Pull out all lines from the listing below in which the word "materials" appears.
## START Provided data
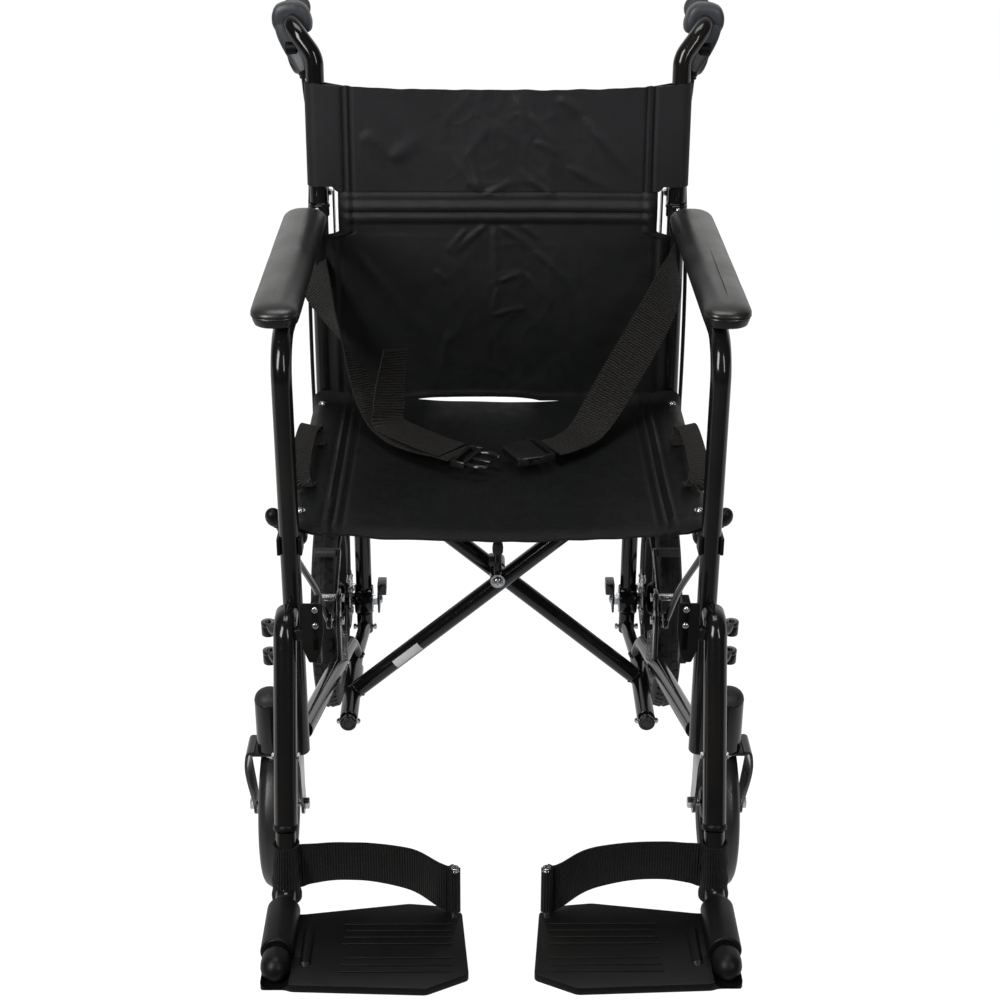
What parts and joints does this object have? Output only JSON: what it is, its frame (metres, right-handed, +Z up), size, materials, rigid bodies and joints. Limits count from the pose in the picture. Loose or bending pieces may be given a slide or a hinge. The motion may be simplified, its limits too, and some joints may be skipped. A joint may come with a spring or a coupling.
{
  "type": "transport wheelchair",
  "caption": "Folding attendant-pushed wheelchair with small wheels, padded arms, sling seat and back, hand brakes and swing-away footrests.",
  "frame": {"origin": "on the floor, under the centre of the chair's box", "axes": "+Z up, the chair faces -Y, +X is the occupant's left"},
  "size_m": [0.5984, 0.914, 0.9675],
  "materials": {
    "gloss_black_paint": "gloss black powder paint",
    "satin_black_plastic": "satin moulded plastic",
    "black_vinyl": "semi-gloss vinyl",
    "black_rubber": "matte rubber",
    "grey_tyre": "satin solid tyre",
    "black_nylon": "woven nylon",
    "black_webbing": "woven webbing",
    "zinc_steel": "bright zinc plate"
  },
  "bodies": {
    "frame_right": {"arm_frame_right": "gloss_black_paint", "rear_post_right": "gloss_black_paint", "side_rail_right": "gloss_black_paint", "back_hinge_right": "satin_black_plastic", "arm_pad_right": "black_vinyl", "caster_housing_right": "satin_black_plastic", "rear_axle_right": "zinc_steel", "brake_plate_right": "satin_black_plastic", "brake_cable_right": "black_rubber", "belt_right": "black_webbing", "back_lower": "black_nylon"},
    "frame_left": {"arm_frame_left": "gloss_black_paint", "rear_post_left": "gloss_black_paint", "side_rail_left": "gloss_black_paint", "back_hinge_left": "satin_black_plastic", "arm_pad_left": "black_vinyl", "caster_housing_left": "satin_black_plastic", "rear_axle_left": "zinc_steel", "brake_plate_left": "satin_black_plastic", "brake_cable_left": "black_rubber", "belt_left": "black_webbing"},
    "brace_front": {"cross_tube_front": "gloss_black_paint", "cross_bolt": "zinc_steel", "seat_sling": "black_nylon", "seat_rail_left": "gloss_black_paint"},
    "brace_rear": {"cross_tube_rear": "gloss_black_paint", "seat_rail_right": "gloss_black_paint"},
    "back_right": {"push_cane_right": "gloss_black_paint", "handle_grip_right": "black_rubber", "back_upper": "black_nylon"},
    "brake_lever_right": {"brake_lever_right": "satin_black_plastic"},
    "brake_arm_right": {"brake_arm_right": "zinc_steel"},
    "caster_right": {"caster_fork_right": "gloss_black_paint"},
    "caster_wheel_right": {"caster_wheel_right": "satin_black_plastic", "caster_tyre_right": "grey_tyre"},
    "rear_wheel_right": {"rear_wheel_right": "satin_black_plastic", "rear_tyre_right": "black_rubber"},
    "hanger_right": {"hanger_tube_right": "gloss_black_paint", "footrest_tube_right": "satin_black_plastic", "heel_loop_right": "black_webbing"},
    "hanger_latch_right": {"hanger_latch_right": "satin_black_plastic"},
    "footplate_right": {"footplate_right": "satin_black_plastic"},
    "wheel_lock_right": {"wheel_lock_lever_right": "satin_black_plastic"},
    "wheel_lock_shoe_right": {"wheel_lock_shoe_right": "zinc_steel"},
    "back_left": {"push_cane_left": "gloss_black_paint", "handle_grip_left": "black_rubber"},
    "brake_lever_left": {"brake_lever_left": "satin_black_plastic"},
    "brake_arm_left": {"brake_arm_left": "zinc_steel"},
    "caster_left": {"caster_fork_left": "gloss_black_paint"},
    "caster_wheel_left": {"caster_wheel_left": "satin_black_plastic", "caster_tyre_left": "grey_tyre"},
    "rear_wheel_left": {"rear_wheel_left": "satin_black_plastic", "rear_tyre_left": "black_rubber"},
    "hanger_left": {"hanger_tube_left": "gloss_black_paint", "footrest_tube_left": "satin_black_plastic", "heel_loop_left": "black_webbing"},
    "hanger_latch_left": {"hanger_latch_left": "satin_black_plastic"},
    "footplate_left": {"footplate_left": "satin_black_plastic"},
    "wheel_lock_left": {"wheel_lock_lever_left": "satin_black_plastic"},
    "wheel_lock_shoe_left": {"wheel_lock_shoe_left": "zinc_steel"}
  },
  "joints": [
    {"name": "fold", "type": "hinge", "parent": "frame_right", "child": "brace_front", "pos_m": [-0.191, 0.102, 0.121], "axis": [0, -1, 0], "range_deg": [0, 31], "deforming": ["seat_sling", "back_upper", "back_lower", "belt_right", "belt_left", "heel_loop_right", "heel_loop_left"]},
    {"name": "cross_pivot", "type": "hinge", "parent": "brace_front", "child": "brace_rear", "pos_m": [0, 0.1185, 0.29435], "axis": [0, -1, 0], "range_deg": [-62, 0]},
    {"name": "frame_left_pivot", "type": "hinge", "parent": "brace_rear", "child": "frame_left", "pos_m": [0.191, 0.135, 0.121], "axis": [0, -1, 0], "range_deg": [0, 31]},
    {"name": "back_fold", "type": "hinge", "parent": "frame_right", "child": "back_right", "pos_m": [-0.2235, 0.28337, 0.745], "axis": [-1, 0, 0], "range_deg": [0, 150], "deforming": ["brake_cable_right", "brake_cable_left"]},
    {"name": "back_fold_left", "type": "hinge", "parent": "frame_left", "child": "back_left", "pos_m": [0.2235, 0.28337, 0.745], "axis": [-1, 0, 0], "range_deg": [0, 150]},
    {"name": "brake_lever_right", "type": "hinge", "parent": "back_right", "child": "brake_lever_right", "pos_m": [-0.253, 0.297, 0.921], "axis": [1, 0, 0], "range_deg": [0, 12], "stiffness_Nm_per_rad": 1.5, "springref_deg": -2.86},
    {"name": "brake_arm_right", "type": "hinge", "parent": "frame_right", "child": "brake_arm_right", "pos_m": [-0.2062, 0.285, 0.182], "axis": [-1, 0, 0], "range_deg": [0, 18]},
    {"name": "rear_wheel_right", "type": "hinge", "parent": "frame_right", "child": "rear_wheel_right", "pos_m": [-0.232, 0.305, 0.152], "axis": [1, 0, 0], "continuous": true},
    {"name": "caster_swivel_right", "type": "hinge", "parent": "frame_right", "child": "caster_right", "pos_m": [-0.264, -0.157, 0.2], "axis": [0, 0, 1], "continuous": true},
    {"name": "caster_wheel_right", "type": "hinge", "parent": "caster_right", "child": "caster_wheel_right", "pos_m": [-0.264, -0.117, 0.1], "axis": [1, 0, 0], "continuous": true},
    {"name": "hanger_swing_right", "type": "hinge", "parent": "frame_right", "child": "hanger_right", "pos_m": [-0.257, -0.182, 0.36], "axis": [0, 0, -1], "range_deg": [0, 110]},
    {"name": "hanger_latch_right", "type": "hinge", "parent": "hanger_right", "child": "hanger_latch_right", "pos_m": [-0.201, -0.208, 0.3925], "axis": [0, -1, 0], "range_deg": [0, 20], "stiffness_Nm_per_rad": 0.5, "springref_deg": -2.86},
    {"name": "footplate_flip_right", "type": "hinge", "parent": "hanger_right", "child": "footplate_right", "pos_m": [-0.2355, -0.38, 0.12], "axis": [0, -1, 0], "range_deg": [0, 90]},
    {"name": "wheel_lock_right", "type": "hinge", "parent": "frame_right", "child": "wheel_lock_right", "pos_m": [-0.214, 0.093, 0.235], "axis": [1, 0, 0], "range_deg": [0, 40]},
    {"name": "wheel_lock_shoe_right", "type": "hinge", "parent": "frame_right", "child": "wheel_lock_shoe_right", "pos_m": [-0.2095, 0.093, 0.235], "axis": [-1, 0, 0], "range_deg": [0, 3.9]},
    {"name": "brake_lever_left", "type": "hinge", "parent": "back_left", "child": "brake_lever_left", "pos_m": [0.253, 0.297, 0.921], "axis": [1, 0, 0], "range_deg": [0, 12], "stiffness_Nm_per_rad": 1.5, "springref_deg": -2.86},
    {"name": "brake_arm_left", "type": "hinge", "parent": "frame_left", "child": "brake_arm_left", "pos_m": [0.2062, 0.285, 0.182], "axis": [-1, 0, 0], "range_deg": [0, 18]},
    {"name": "rear_wheel_left", "type": "hinge", "parent": "frame_left", "child": "rear_wheel_left", "pos_m": [0.232, 0.305, 0.152], "axis": [1, 0, 0], "continuous": true},
    {"name": "caster_swivel_left", "type": "hinge", "parent": "frame_left", "child": "caster_left", "pos_m": [0.264, -0.157, 0.2], "axis": [0, 0, 1], "continuous": true},
    {"name": "caster_wheel_left", "type": "hinge", "parent": "caster_left", "child": "caster_wheel_left", "pos_m": [0.264, -0.117, 0.1], "axis": [1, 0, 0], "continuous": true},
    {"name": "hanger_swing_left", "type": "hinge", "parent": "frame_left", "child": "hanger_left", "pos_m": [0.257, -0.182, 0.36], "axis": [0, 0, 1], "range_deg": [0, 110]},
    {"name": "hanger_latch_left", "type": "hinge", "parent": "hanger_left", "child": "hanger_latch_left", "pos_m": [0.201, -0.208, 0.3925], "axis": [0, 1, 0], "range_deg": [0, 20], "stiffness_Nm_per_rad": 0.5, "springref_deg": -2.86},
    {"name": "footplate_flip_left", "type": "hinge", "parent": "hanger_left", "child": "footplate_left", "pos_m": [0.2355, -0.38, 0.12], "axis": [0, 1, 0], "range_deg": [0, 90]},
    {"name": "wheel_lock_left", "type": "hinge", "parent": "frame_left", "child": "wheel_lock_left", "pos_m": [0.214, 0.093, 0.235], "axis": [1, 0, 0], "range_deg": [0, 40]},
    {"name": "wheel_lock_shoe_left", "type": "hinge", "parent": "frame_left", "child": "wheel_lock_shoe_left", "pos_m": [0.2095, 0.093, 0.235], "axis": [-1, 0, 0], "range_deg": [0, 3.9]}
  ],
  "couplings": [
    {"joint": "cross_pivot", "follows": "fold", "ratio": -2},
    {"joint": "frame_left_pivot", "follows": "fold", "ratio": 1},
    {"joint": "back_fold_left", "follows": "back_fold", "ratio": 1},
    {"joint": "brake_arm_right", "follows": "brake_lever_right", "ratio": 1.5},
    {"joint": "footplate_flip_right", "follows": "fold", "ratio": 2.9032},
    {"joint": "wheel_lock_shoe_right", "follows": "wheel_lock_right", "ratio": 0.0975},
    {"joint": "brake_arm_left", "follows": "brake_lever_left", "ratio": 1.5},
    {"joint": "footplate_flip_left", "follows": "fold", "ratio": 2.9032},
    {"joint": "wheel_lock_shoe_left", "follows": "wheel_lock_left", "ratio": 0.0975}
  ]
}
## END Provided data
» Task result
What parts and joints does this object have? Output only JSON: what it is, its frame (metres, right-handed, +Z up), size, materials, rigid bodies and joints. Limits count from the pose in the picture. Loose or bending pieces may be given a slide or a hinge. The motion may be simplified, its limits too, and some joints may be skipped. A joint may come with a spring or a coupling.
  "materials": {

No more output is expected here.